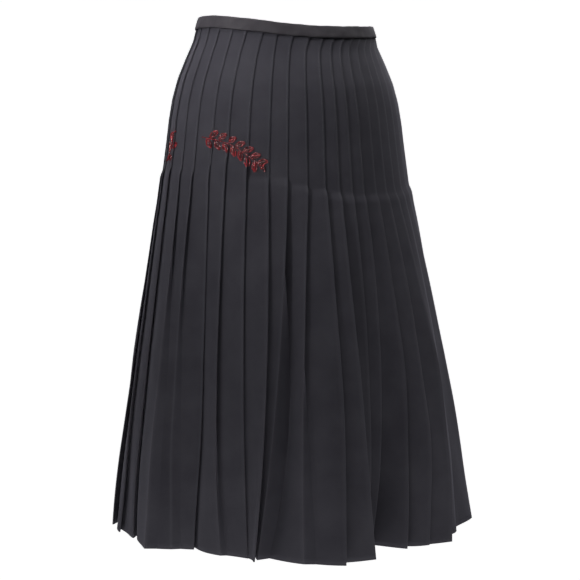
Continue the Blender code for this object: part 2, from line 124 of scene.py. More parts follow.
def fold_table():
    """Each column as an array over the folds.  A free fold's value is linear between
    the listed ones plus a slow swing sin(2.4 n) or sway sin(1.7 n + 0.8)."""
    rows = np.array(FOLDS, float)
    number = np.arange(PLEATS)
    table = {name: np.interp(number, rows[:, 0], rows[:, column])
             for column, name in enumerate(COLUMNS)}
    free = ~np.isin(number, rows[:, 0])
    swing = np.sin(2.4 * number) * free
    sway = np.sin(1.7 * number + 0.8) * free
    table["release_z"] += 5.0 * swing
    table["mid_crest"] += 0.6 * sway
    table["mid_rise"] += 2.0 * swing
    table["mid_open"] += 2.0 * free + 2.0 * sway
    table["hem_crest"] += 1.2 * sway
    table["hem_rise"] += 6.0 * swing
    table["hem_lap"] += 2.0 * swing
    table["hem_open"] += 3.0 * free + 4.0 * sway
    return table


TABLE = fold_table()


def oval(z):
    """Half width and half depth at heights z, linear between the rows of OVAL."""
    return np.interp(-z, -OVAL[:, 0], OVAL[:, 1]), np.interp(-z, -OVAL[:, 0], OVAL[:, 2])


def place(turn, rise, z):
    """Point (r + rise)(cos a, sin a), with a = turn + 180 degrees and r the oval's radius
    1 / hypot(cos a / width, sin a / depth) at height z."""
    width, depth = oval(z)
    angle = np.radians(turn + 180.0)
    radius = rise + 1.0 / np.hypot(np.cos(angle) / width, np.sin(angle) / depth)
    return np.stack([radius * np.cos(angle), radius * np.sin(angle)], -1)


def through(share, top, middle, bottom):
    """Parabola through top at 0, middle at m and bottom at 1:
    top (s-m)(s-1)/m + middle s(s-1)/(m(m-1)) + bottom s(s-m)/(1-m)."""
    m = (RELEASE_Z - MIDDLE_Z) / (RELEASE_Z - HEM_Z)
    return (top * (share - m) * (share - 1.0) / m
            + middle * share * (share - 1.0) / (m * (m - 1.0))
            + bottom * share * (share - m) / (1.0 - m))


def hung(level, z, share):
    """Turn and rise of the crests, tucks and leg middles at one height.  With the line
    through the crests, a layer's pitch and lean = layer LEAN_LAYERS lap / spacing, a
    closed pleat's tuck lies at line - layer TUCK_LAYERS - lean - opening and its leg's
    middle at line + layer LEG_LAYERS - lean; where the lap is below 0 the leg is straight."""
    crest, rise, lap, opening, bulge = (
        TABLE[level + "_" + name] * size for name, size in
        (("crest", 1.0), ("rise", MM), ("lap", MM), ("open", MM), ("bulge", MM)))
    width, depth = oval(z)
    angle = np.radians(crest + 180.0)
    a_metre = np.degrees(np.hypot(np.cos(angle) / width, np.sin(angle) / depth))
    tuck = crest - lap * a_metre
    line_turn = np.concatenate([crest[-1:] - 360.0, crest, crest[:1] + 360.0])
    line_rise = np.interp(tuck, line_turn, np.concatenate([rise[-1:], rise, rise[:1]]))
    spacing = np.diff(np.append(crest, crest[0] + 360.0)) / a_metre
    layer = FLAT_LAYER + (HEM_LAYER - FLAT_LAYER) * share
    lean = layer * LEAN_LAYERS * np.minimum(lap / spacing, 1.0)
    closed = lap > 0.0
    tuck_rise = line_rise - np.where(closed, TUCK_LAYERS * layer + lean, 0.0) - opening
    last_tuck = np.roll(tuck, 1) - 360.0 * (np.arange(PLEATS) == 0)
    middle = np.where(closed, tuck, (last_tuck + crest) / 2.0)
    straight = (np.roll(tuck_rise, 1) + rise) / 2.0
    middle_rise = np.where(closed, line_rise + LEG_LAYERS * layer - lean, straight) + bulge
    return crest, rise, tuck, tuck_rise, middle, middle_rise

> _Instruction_
From the top of the listing above, restate each line word for word up to and including the line with "(share - m) / (1.0 - m))"; add nothing else.

> _Result of this task_
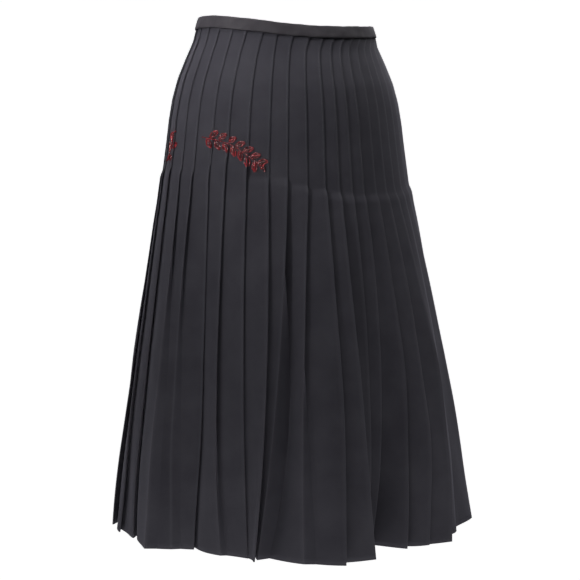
Continue the Blender code for this object: part 2, from line 124 of scene.py. More parts follow.
def fold_table():
    """Each column as an array over the folds.  A free fold's value is linear between
    the listed ones plus a slow swing sin(2.4 n) or sway sin(1.7 n + 0.8)."""
    rows = np.array(FOLDS, float)
    number = np.arange(PLEATS)
    table = {name: np.interp(number, rows[:, 0], rows[:, column])
             for column, name in enumerate(COLUMNS)}
    free = ~np.isin(number, rows[:, 0])
    swing = np.sin(2.4 * number) * free
    sway = np.sin(1.7 * number + 0.8) * free
    table["release_z"] += 5.0 * swing
    table["mid_crest"] += 0.6 * sway
    table["mid_rise"] += 2.0 * swing
    table["mid_open"] += 2.0 * free + 2.0 * sway
    table["hem_crest"] += 1.2 * sway
    table["hem_rise"] += 6.0 * swing
    table["hem_lap"] += 2.0 * swing
    table["hem_open"] += 3.0 * free + 4.0 * sway
    return table


TABLE = fold_table()


def oval(z):
    """Half width and half depth at heights z, linear between the rows of OVAL."""
    return np.interp(-z, -OVAL[:, 0], OVAL[:, 1]), np.interp(-z, -OVAL[:, 0], OVAL[:, 2])


def place(turn, rise, z):
    """Point (r + rise)(cos a, sin a), with a = turn + 180 degrees and r the oval's radius
    1 / hypot(cos a / width, sin a / depth) at height z."""
    width, depth = oval(z)
    angle = np.radians(turn + 180.0)
    radius = rise + 1.0 / np.hypot(np.cos(angle) / width, np.sin(angle) / depth)
    return np.stack([radius * np.cos(angle), radius * np.sin(angle)], -1)


def through(share, top, middle, bottom):
    """Parabola through top at 0, middle at m and bottom at 1:
    top (s-m)(s-1)/m + middle s(s-1)/(m(m-1)) + bottom s(s-m)/(1-m)."""
    m = (RELEASE_Z - MIDDLE_Z) / (RELEASE_Z - HEM_Z)
    return (top * (share - m) * (share - 1.0) / m
            + middle * share * (share - 1.0) / (m * (m - 1.0))
            + bottom * share * (share - m) / (1.0 - m))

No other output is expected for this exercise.